Range For loop help: Expected initializer before ":" token

I am completely new to C++ and I am now following the C++ Primer book.
I wrote a small example about strings, here is the code:
#include <iostream>
#include <string>
#include <cctype>
using std::cin;
using std::cout;
using std::endl;
using std::string;
int main() {
string s("Hello World");
for (auto &c : s)
c = toupper(c);
cout << s << endl;
return 0;
}
I am on Linux with GCC version 4.4.6 and I tried to compile this code with:
g++ test_strings.c -std=c++0x
but got the following errors:
test_strings.c: In function 'int main()':
test_strings.c:14: error: expected initializer before ':' token
test_strings.c:19: error: expected primary-expression before 'return'
test_strings.c:19: error: expected ')' before 'return'
I copied the program from the textbook, so I though it was a misspelling but after a check and trying searching on the web and updating my gcc the error reminds. Help will be greatly appreciated, thanks in advance.

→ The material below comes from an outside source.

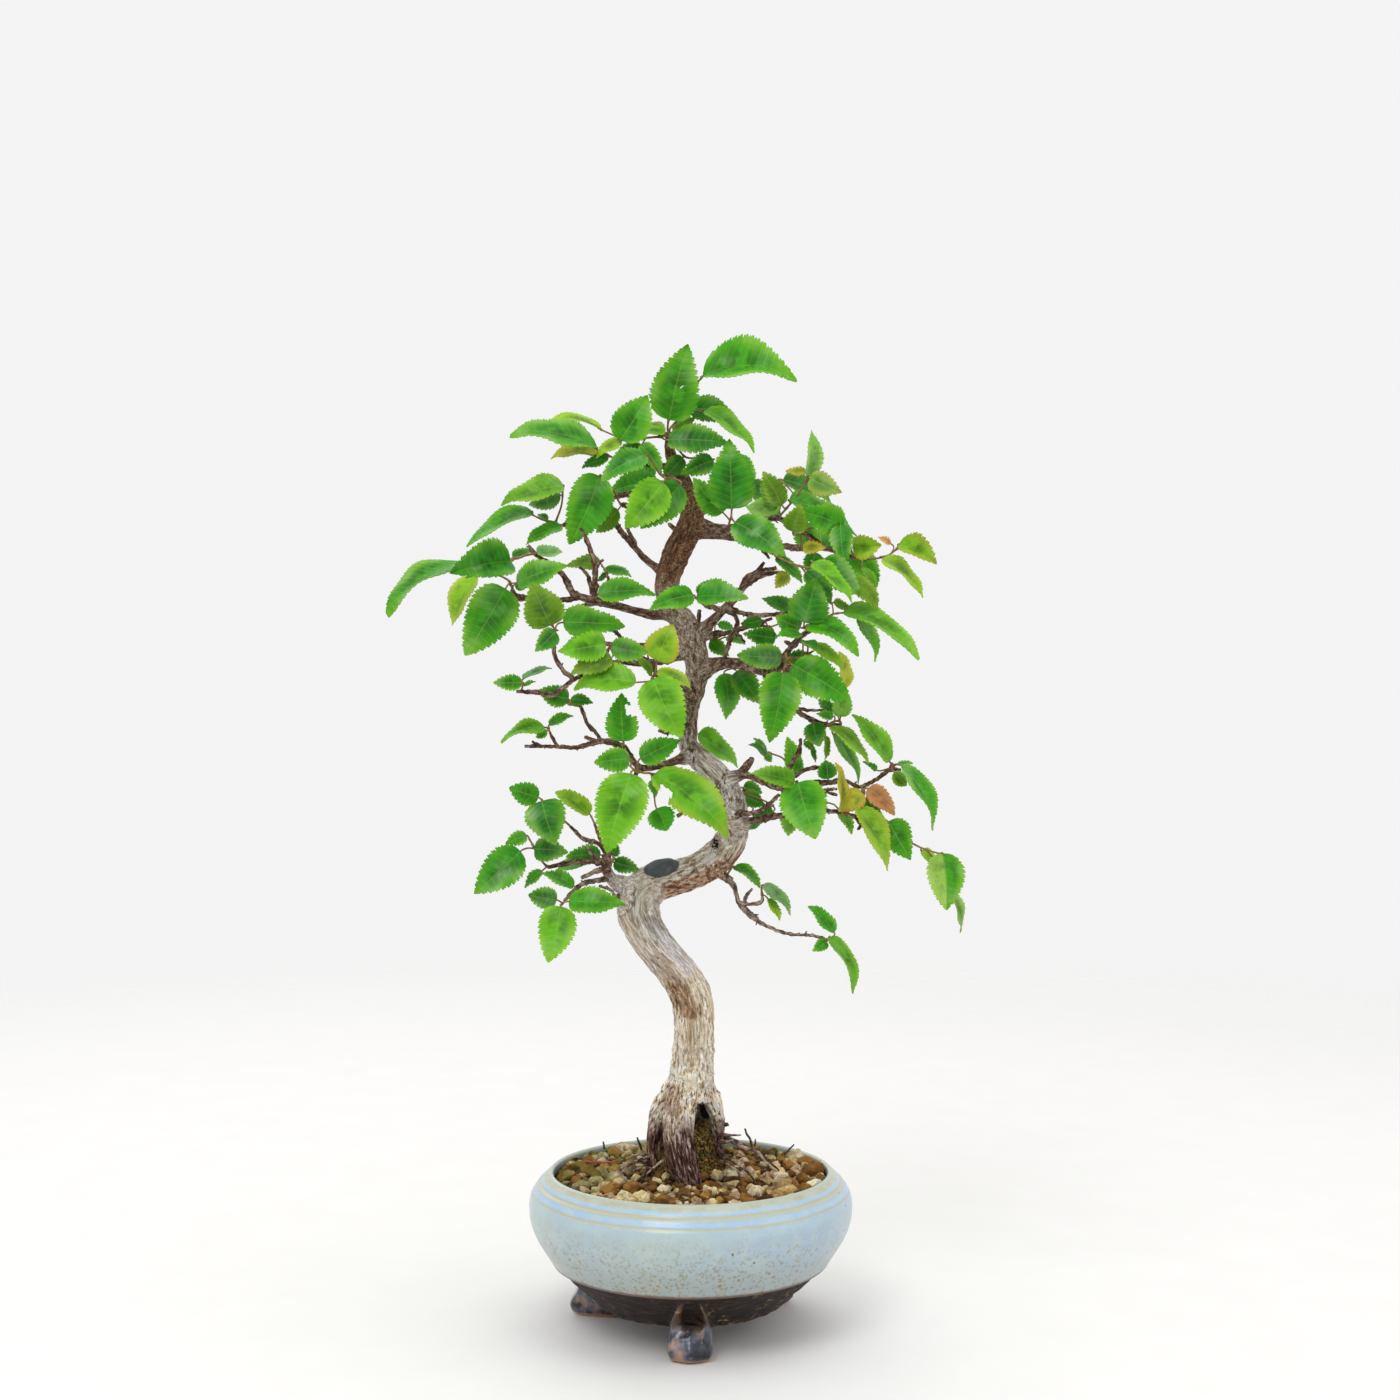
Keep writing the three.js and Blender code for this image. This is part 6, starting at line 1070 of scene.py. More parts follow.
def grow_shoot(name, stem_rows, leaf_rows, wood_axis, finishes):
    """Makes the fine form of one leafy shoot in place of its solid."""
    node = f"shoot_{name}"
    rng = np.random.default_rng(sum(ord(letter) * (i + 3) for i, letter in enumerate(node)))
    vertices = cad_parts[node].data.vertices
    solid = KDTree(len(vertices))
    for i, vertex in enumerate(vertices):
        solid.insert(vertex.co, i)
    solid.balance()
    stems = [np.array([seen(x, z, deep(y)) for x, z, y in np.reshape(rows, (-1, 3))])
             for rows in stem_rows]
    root = np.array(wood_axis.find(Vector(stems[0][0]))[0])
    if np.linalg.norm(root - stems[0][0]) > 0.2:
        stems[0] = np.vstack((root, stems[0]))
    shape = Shape()
    lies = [settled(row, solid) for row in leaf_rows]
    for i, (row, lie) in enumerate(zip(leaf_rows, lies)):
        code, gloss = LEAF_KINDS[row[0]]
        colour = np.array(linear(code)[:3]) * rng.uniform(0.86, 1.14) * rng.uniform(0.94, 1.06, 3)
        grow_blade(shape, lie, colour, gloss, (name, i), rng)
        grow_stalk(shape, lie, stems)
    for points in stems:
        near = (nearest_on(points, lie.base) for lie in lies)
        joints = [along for miss, along in near if miss < JOINT_REACH]
        grow_stem(shape, points, joints, rng)
    shape.build(f"fine_{node}", finishes, (node,), sharp=50)


# The wood.

def limb_rows(table):
    """Rows of x, y, z and radius of a limb from its table."""
    points = np.reshape(table, (-1, 4))
    return np.array([(*seen(x, z, deep(y)), radius) for x, z, y, radius in points])


def wood_relief(places, grains, thick, limb):
    """How far the bark stands out in mm: plaited strands at the foot, a ragged crust above them,
    low flutes up the bare trunk, and rough lumps on the upper wood and the limbs."""
    relief = np.empty(len(places))
    heights = places[:, 2] + 2.5 * np.sin(places[:, 0] * 0.55)
    foot = 1 - smooth(84, 96, heights)
    crust = smooth(80, 90, heights) * (1 - smooth(104, 126, heights))
    bare = smooth(104, 128, heights) * (1 - smooth(205, 235, heights)) * (1 - limb)
    upper = np.maximum(smooth(170, 225, heights), limb)
    for i, (place, (gx, gy, far)) in enumerate(zip(places.tolist(), grains.tolist())):
        strand, thread, flute, flake = (
            noise.noise((gx * fine, gy * fine, far * long)) for fine, long in BARK_SCALES)
        lump = noise.noise([number * LUMP_SCALE for number in place])
        relief[i] = (foot[i] * (1.5 * (0.25 - abs(strand)) + 1.1 * (0.2 - abs(thread)))
                     + crust[i] * (0.9 * flake + 1.1 * thread)
                     + bare[i] * (0.25 * flute + 0.3 * thread + 0.45 * flake)
                     + upper[i] * (0.55 * lump + 0.45 * flake))
    return relief * np.clip(thick / 5, 0.25, 1)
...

As per the C++0x/C++11 Support in GCC page, you need to be running gcc 4.6 to get the range-for feature.
The 4.6 changes page contains:
Improved experimental support for the upcoming C++0x ISO C++ standard, including support for constexpr (thanks to Gabriel Dos Reis and Jason Merrill), nullptr (thanks to Magnus Fromreide), noexcept, unrestricted unions, range-based for loops (thanks to Rodrigo Rivas Costa), opaque enum declarations (thanks also to Rodrigo), implicitly deleted functions and implicit move constructors.
Since you're running gcc 4.4.6, it's not available to you.